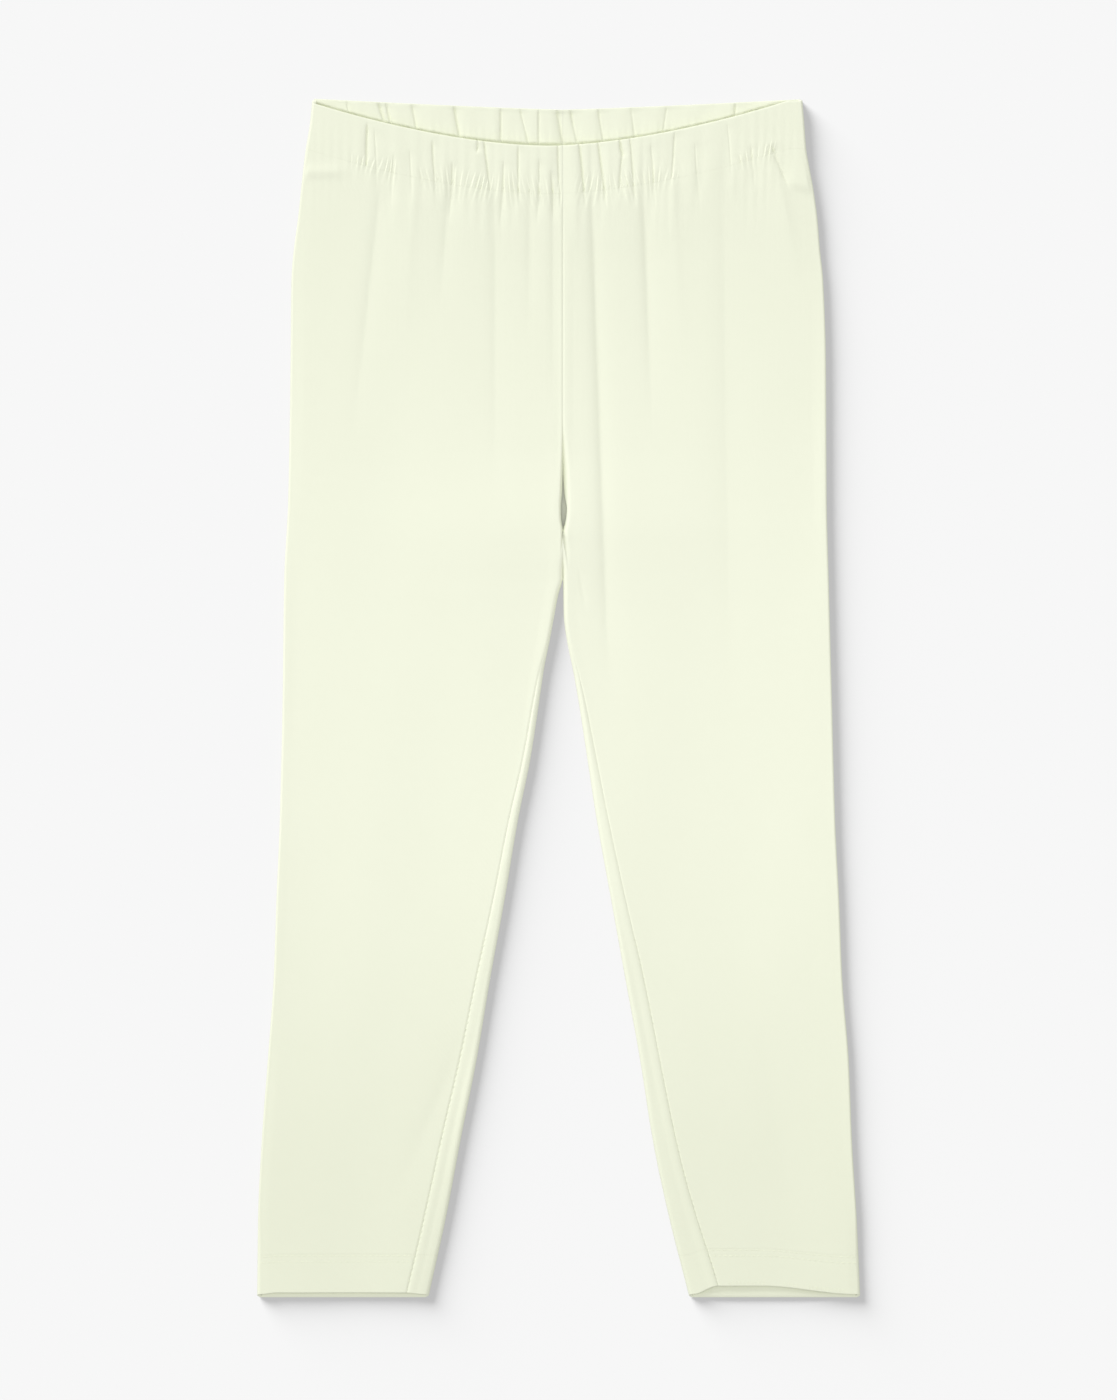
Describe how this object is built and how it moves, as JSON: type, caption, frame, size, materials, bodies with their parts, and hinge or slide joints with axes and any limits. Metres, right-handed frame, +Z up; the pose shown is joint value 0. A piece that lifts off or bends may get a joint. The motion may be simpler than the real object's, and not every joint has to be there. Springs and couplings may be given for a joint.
{
  "type": "child's leggings laid flat",
  "caption": "Plain pale lime jersey leggings with a gathered elastic waist, laid flat with the front up.",
  "frame": {"origin": "under the middle of the garment's box, on the surface that it lies on", "axes": "+Z up out of the front of the garment, +Y towards the waist, +X to the right as seen from above"},
  "size_m": [0.3011, 0.5989, 0.0064],
  "materials": {
    "jersey": "soft matte fine-knit jersey"
  },
  "bodies": {
    "root": {"left_leg": "jersey", "right_leg": "jersey", "left_waist_casing": "jersey", "right_waist_casing": "jersey", "left_hem": "jersey", "right_hem": "jersey"}
  },
  "joints": []
}
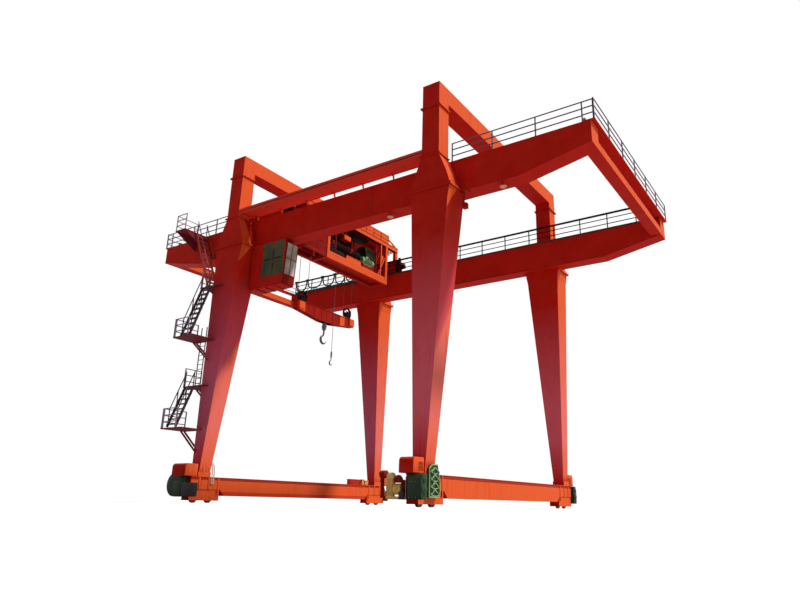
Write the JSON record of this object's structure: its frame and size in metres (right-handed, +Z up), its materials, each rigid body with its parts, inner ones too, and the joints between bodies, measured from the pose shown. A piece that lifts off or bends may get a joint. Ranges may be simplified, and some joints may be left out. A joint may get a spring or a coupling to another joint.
{
  "type": "gantry crane",
  "caption": "Rail gantry crane: twin box girders on tapered leg frames with saddle beams, trolley between the girders, lifting beam with hook, cab and stairs.",
  "frame": {"origin": "floor level under the middle of the four corners", "axes": "+X along the girders, +Y across them along the travel way, +Z up"},
  "size_m": [31.36, 18.845, 21.4288],
  "materials": {
    "orange_red_paint": "satin paint",
    "rail_paint": "thin worn paint",
    "green_paint": "dull machine paint",
    "bare_steel": "oiled steel",
    "black_rubber": "matt sheath",
    "cab_glass": "tinted pane"
  },
  "bodies": {
    "crane": {"bogies": "orange_red_paint", "cab_body": "orange_red_paint", "cab_glass": "cab_glass", "cab_hangers": "orange_red_paint", "cable_track": "rail_paint", "columns": "orange_red_paint", "end_hoods": "orange_red_paint", "end_ties": "orange_red_paint", "end_walkways": "orange_red_paint", "far_girder": "orange_red_paint", "festoon_cables": "black_rubber", "gear_guard": "green_paint", "girder_rails": "rail_paint", "left_ground_beam": "orange_red_paint", "left_legs": "orange_red_paint", "left_saddle_beam": "orange_red_paint", "leg_heads": "orange_red_paint", "near_girder": "orange_red_paint", "near_walkway": "orange_red_paint", "rail_wheels": "bare_steel", "right_ground_beam": "orange_red_paint", "right_legs": "orange_red_paint", "right_saddle_beam": "orange_red_paint", "stair_flights": "rail_paint", "stair_landings": "orange_red_paint", "top_platform": "orange_red_paint", "travel_drives": "green_paint", "trolley_rails": "bare_steel"},
    "trolley": {"hoist_drum": "bare_steel", "hoist_machines": "green_paint", "hoist_motor": "green_paint", "machine_bay": "orange_red_paint", "trolley_carriages": "orange_red_paint", "trolley_deck": "orange_red_paint", "trolley_drives": "green_paint", "trolley_frame": "orange_red_paint", "trolley_handrails": "rail_paint", "trolley_wheels": "bare_steel"},
    "main_hook": {"lifting_beam": "orange_red_paint", "main_hook": "bare_steel", "main_ropes": "bare_steel", "sheave_blocks": "bare_steel"},
    "aux_hook": {"aux_hook": "bare_steel", "aux_rope": "bare_steel"}
  },
  "joints": [
    {"name": "trolley_travel", "type": "slide", "parent": "crane", "child": "trolley", "axis": [1, 0, 0], "range_m": [-6.7, 18.5]},
    {"name": "main_hoist", "type": "slide", "parent": "trolley", "child": "main_hook", "axis": [0, 0, 1], "range_m": [-9.5, 2.5], "deforming": ["main_ropes"]},
    {"name": "aux_hoist", "type": "slide", "parent": "trolley", "child": "aux_hook", "axis": [0, 0, 1], "range_m": [-8, 5], "deforming": ["aux_rope"]}
  ]
}
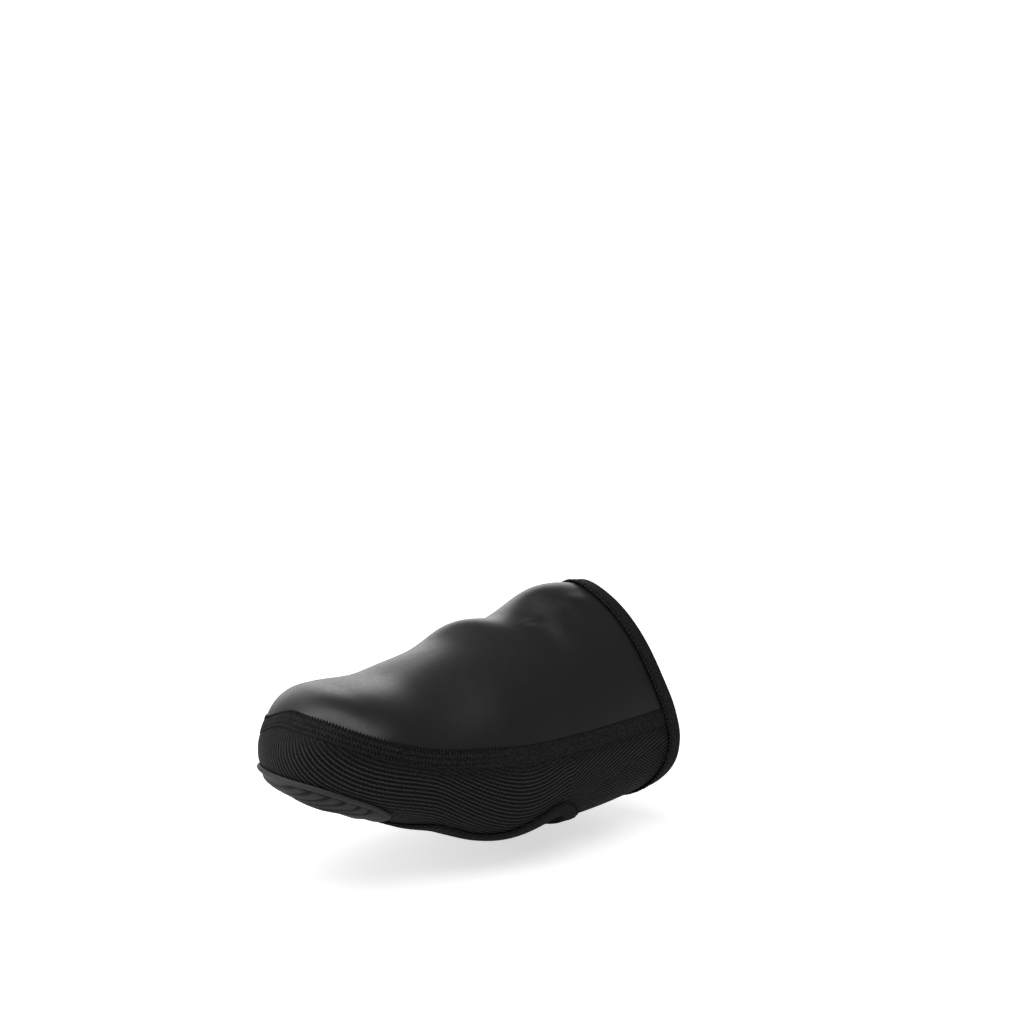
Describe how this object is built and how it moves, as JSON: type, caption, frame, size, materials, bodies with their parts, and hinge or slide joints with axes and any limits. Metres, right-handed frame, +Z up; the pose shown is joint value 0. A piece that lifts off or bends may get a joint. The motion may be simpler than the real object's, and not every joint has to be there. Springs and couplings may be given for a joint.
{
  "type": "cycling toe cover",
  "caption": "Right-foot stretch cover for the front of a cycling shoe, open at the rear and under the cleat, with a smooth upper and ribbed mesh sides.",
  "frame": {"origin": "on the underside of the shoe's sole at the ball of the foot, in the middle of the cleat opening, where the worn cover sits", "axes": "+Z up with the shoe standing on its cleat and heel, -Y toward the toe, +X toward the big-toe side"},
  "size_m": [0.1025, 0.1953, 0.1021],
  "materials": {
    "upper_panel": "smooth coated stretch cloth, satin",
    "mesh_panel": "ribbed stretch mesh, matte",
    "arch_strap": "ribbed stretch mesh, matte",
    "seam_band": "flat cover-stitched seam, matte",
    "opening_binding": "folded knit tape, matte",
    "cleat_binding": "folded knit tape, matte",
    "toe_pad": "moulded rubber, semi-matte"
  },
  "bodies": {
    "root": {"upper_panel": "upper_panel", "mesh_panel": "mesh_panel", "arch_strap": "arch_strap", "seam_band": "seam_band", "opening_binding": "opening_binding", "cleat_binding": "cleat_binding", "toe_pad": "toe_pad"}
  },
  "joints": []
}
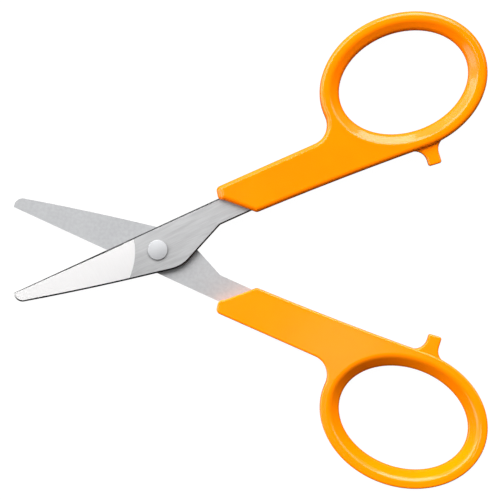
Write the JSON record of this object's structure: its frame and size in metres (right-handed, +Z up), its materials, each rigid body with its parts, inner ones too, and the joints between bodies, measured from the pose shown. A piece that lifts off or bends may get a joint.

:::::

*Required work*
Word for word, write out all of the data above.

*Answer to this exercise*
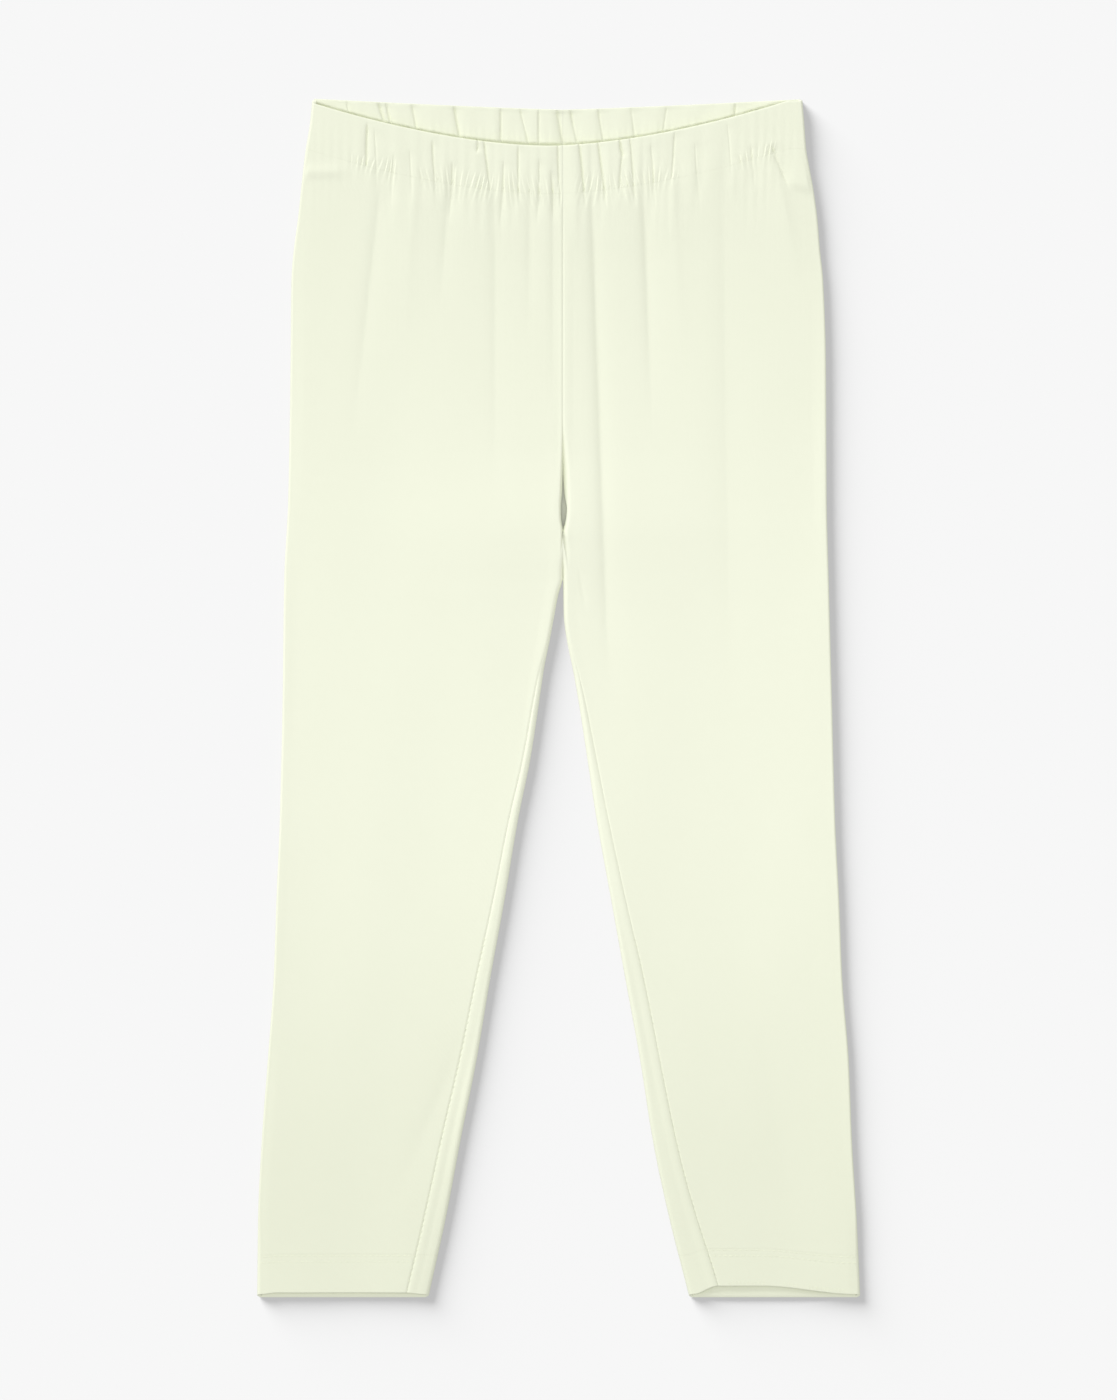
Describe how this object is built and how it moves, as JSON: type, caption, frame, size, materials, bodies with their parts, and hinge or slide joints with axes and any limits. Metres, right-handed frame, +Z up; the pose shown is joint value 0. A piece that lifts off or bends may get a joint. The motion may be simpler than the real object's, and not every joint has to be there. Springs and couplings may be given for a joint.
{
  "type": "child's leggings laid flat",
  "caption": "Plain pale lime jersey leggings with a gathered elastic waist, laid flat with the front up.",
  "frame": {"origin": "under the middle of the garment's box, on the surface that it lies on", "axes": "+Z up out of the front of the garment, +Y towards the waist, +X to the right as seen from above"},
  "size_m": [0.3011, 0.5989, 0.0064],
  "materials": {
    "jersey": "soft matte fine-knit jersey"
  },
  "bodies": {
    "root": {"left_leg": "jersey", "right_leg": "jersey", "left_waist_casing": "jersey", "right_waist_casing": "jersey", "left_hem": "jersey", "right_hem": "jersey"}
  },
  "joints": []
}
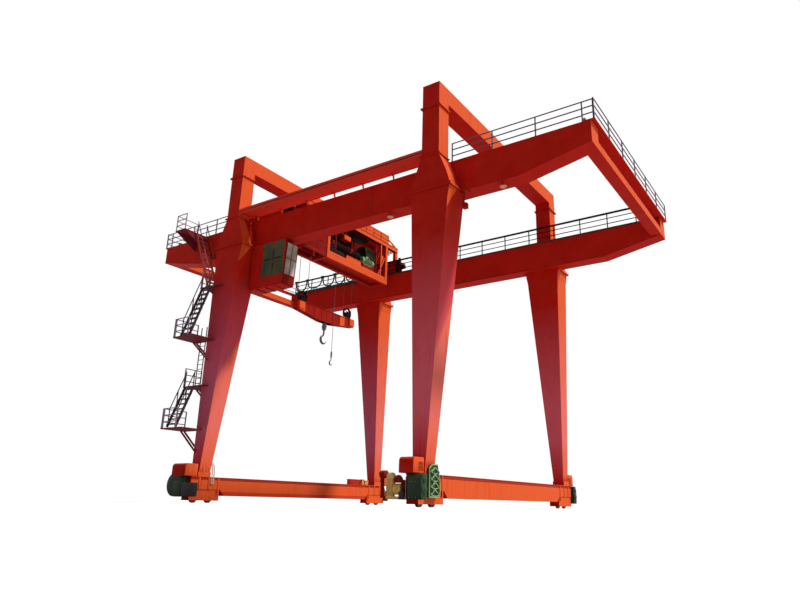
Write the JSON record of this object's structure: its frame and size in metres (right-handed, +Z up), its materials, each rigid body with its parts, inner ones too, and the joints between bodies, measured from the pose shown. A piece that lifts off or bends may get a joint. Ranges may be simplified, and some joints may be left out. A joint may get a spring or a coupling to another joint.
{
  "type": "gantry crane",
  "caption": "Rail gantry crane: twin box girders on tapered leg frames with saddle beams, trolley between the girders, lifting beam with hook, cab and stairs.",
  "frame": {"origin": "floor level under the middle of the four corners", "axes": "+X along the girders, +Y across them along the travel way, +Z up"},
  "size_m": [31.36, 18.845, 21.4288],
  "materials": {
    "orange_red_paint": "satin paint",
    "rail_paint": "thin worn paint",
    "green_paint": "dull machine paint",
    "bare_steel": "oiled steel",
    "black_rubber": "matt sheath",
    "cab_glass": "tinted pane"
  },
  "bodies": {
    "crane": {"bogies": "orange_red_paint", "cab_body": "orange_red_paint", "cab_glass": "cab_glass", "cab_hangers": "orange_red_paint", "cable_track": "rail_paint", "columns": "orange_red_paint", "end_hoods": "orange_red_paint", "end_ties": "orange_red_paint", "end_walkways": "orange_red_paint", "far_girder": "orange_red_paint", "festoon_cables": "black_rubber", "gear_guard": "green_paint", "girder_rails": "rail_paint", "left_ground_beam": "orange_red_paint", "left_legs": "orange_red_paint", "left_saddle_beam": "orange_red_paint", "leg_heads": "orange_red_paint", "near_girder": "orange_red_paint", "near_walkway": "orange_red_paint", "rail_wheels": "bare_steel", "right_ground_beam": "orange_red_paint", "right_legs": "orange_red_paint", "right_saddle_beam": "orange_red_paint", "stair_flights": "rail_paint", "stair_landings": "orange_red_paint", "top_platform": "orange_red_paint", "travel_drives": "green_paint", "trolley_rails": "bare_steel"},
    "trolley": {"hoist_drum": "bare_steel", "hoist_machines": "green_paint", "hoist_motor": "green_paint", "machine_bay": "orange_red_paint", "trolley_carriages": "orange_red_paint", "trolley_deck": "orange_red_paint", "trolley_drives": "green_paint", "trolley_frame": "orange_red_paint", "trolley_handrails": "rail_paint", "trolley_wheels": "bare_steel"},
    "main_hook": {"lifting_beam": "orange_red_paint", "main_hook": "bare_steel", "main_ropes": "bare_steel", "sheave_blocks": "bare_steel"},
    "aux_hook": {"aux_hook": "bare_steel", "aux_rope": "bare_steel"}
  },
  "joints": [
    {"name": "trolley_travel", "type": "slide", "parent": "crane", "child": "trolley", "axis": [1, 0, 0], "range_m": [-6.7, 18.5]},
    {"name": "main_hoist", "type": "slide", "parent": "trolley", "child": "main_hook", "axis": [0, 0, 1], "range_m": [-9.5, 2.5], "deforming": ["main_ropes"]},
    {"name": "aux_hoist", "type": "slide", "parent": "trolley", "child": "aux_hook", "axis": [0, 0, 1], "range_m": [-8, 5], "deforming": ["aux_rope"]}
  ]
}
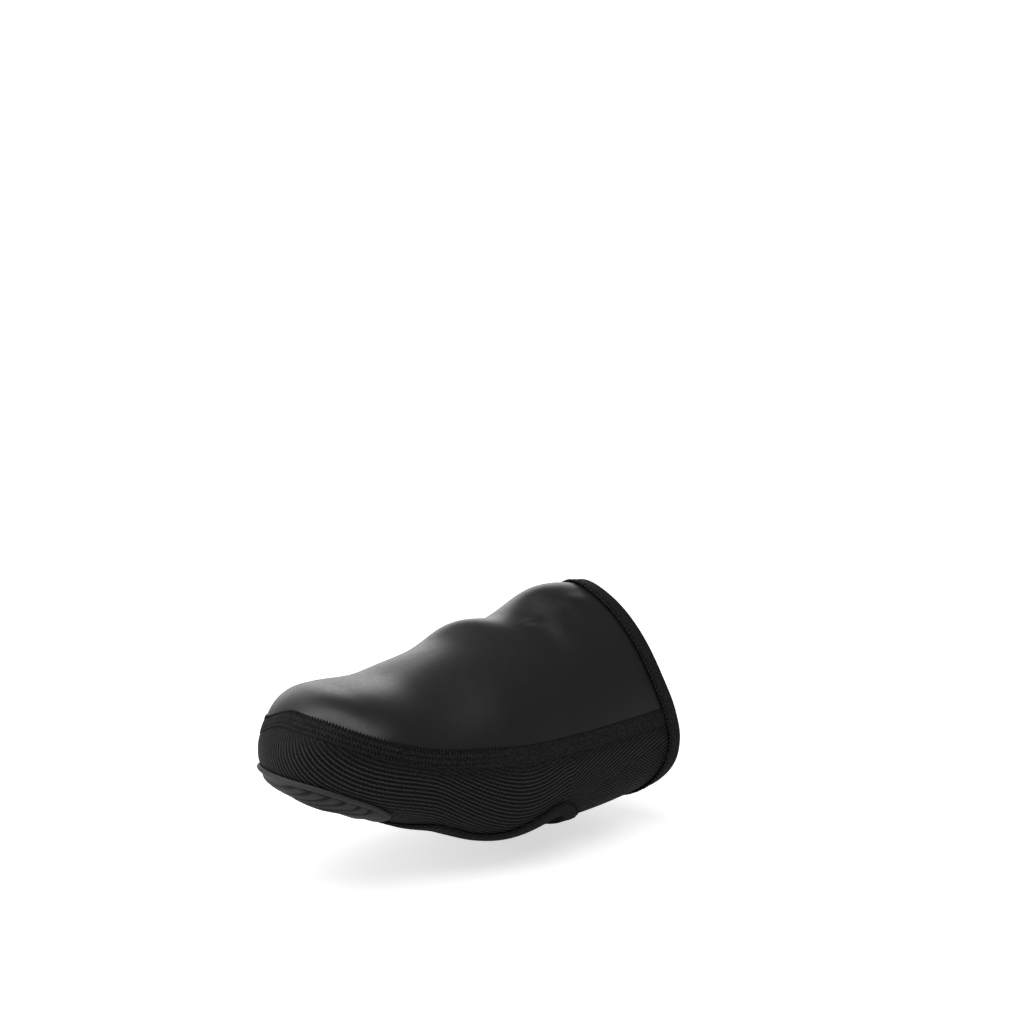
Describe how this object is built and how it moves, as JSON: type, caption, frame, size, materials, bodies with their parts, and hinge or slide joints with axes and any limits. Metres, right-handed frame, +Z up; the pose shown is joint value 0. A piece that lifts off or bends may get a joint. The motion may be simpler than the real object's, and not every joint has to be there. Springs and couplings may be given for a joint.
{
  "type": "cycling toe cover",
  "caption": "Right-foot stretch cover for the front of a cycling shoe, open at the rear and under the cleat, with a smooth upper and ribbed mesh sides.",
  "frame": {"origin": "on the underside of the shoe's sole at the ball of the foot, in the middle of the cleat opening, where the worn cover sits", "axes": "+Z up with the shoe standing on its cleat and heel, -Y toward the toe, +X toward the big-toe side"},
  "size_m": [0.1025, 0.1953, 0.1021],
  "materials": {
    "upper_panel": "smooth coated stretch cloth, satin",
    "mesh_panel": "ribbed stretch mesh, matte",
    "arch_strap": "ribbed stretch mesh, matte",
    "seam_band": "flat cover-stitched seam, matte",
    "opening_binding": "folded knit tape, matte",
    "cleat_binding": "folded knit tape, matte",
    "toe_pad": "moulded rubber, semi-matte"
  },
  "bodies": {
    "root": {"upper_panel": "upper_panel", "mesh_panel": "mesh_panel", "arch_strap": "arch_strap", "seam_band": "seam_band", "opening_binding": "opening_binding", "cleat_binding": "cleat_binding", "toe_pad": "toe_pad"}
  },
  "joints": []
}
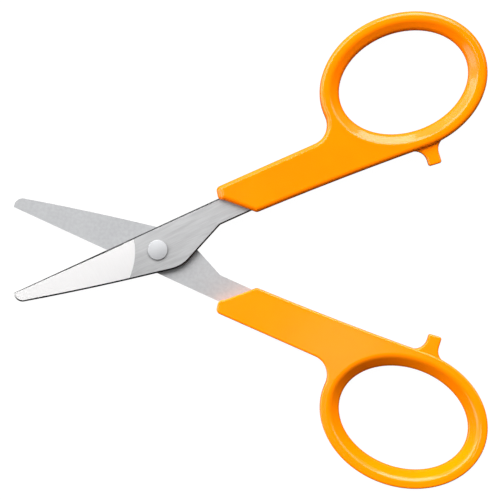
Write the JSON record of this object's structure: its frame and size in metres (right-handed, +Z up), its materials, each rigid body with its parts, inner ones too, and the joints between bodies, measured from the pose shown. A piece that lifts off or bends may get a joint.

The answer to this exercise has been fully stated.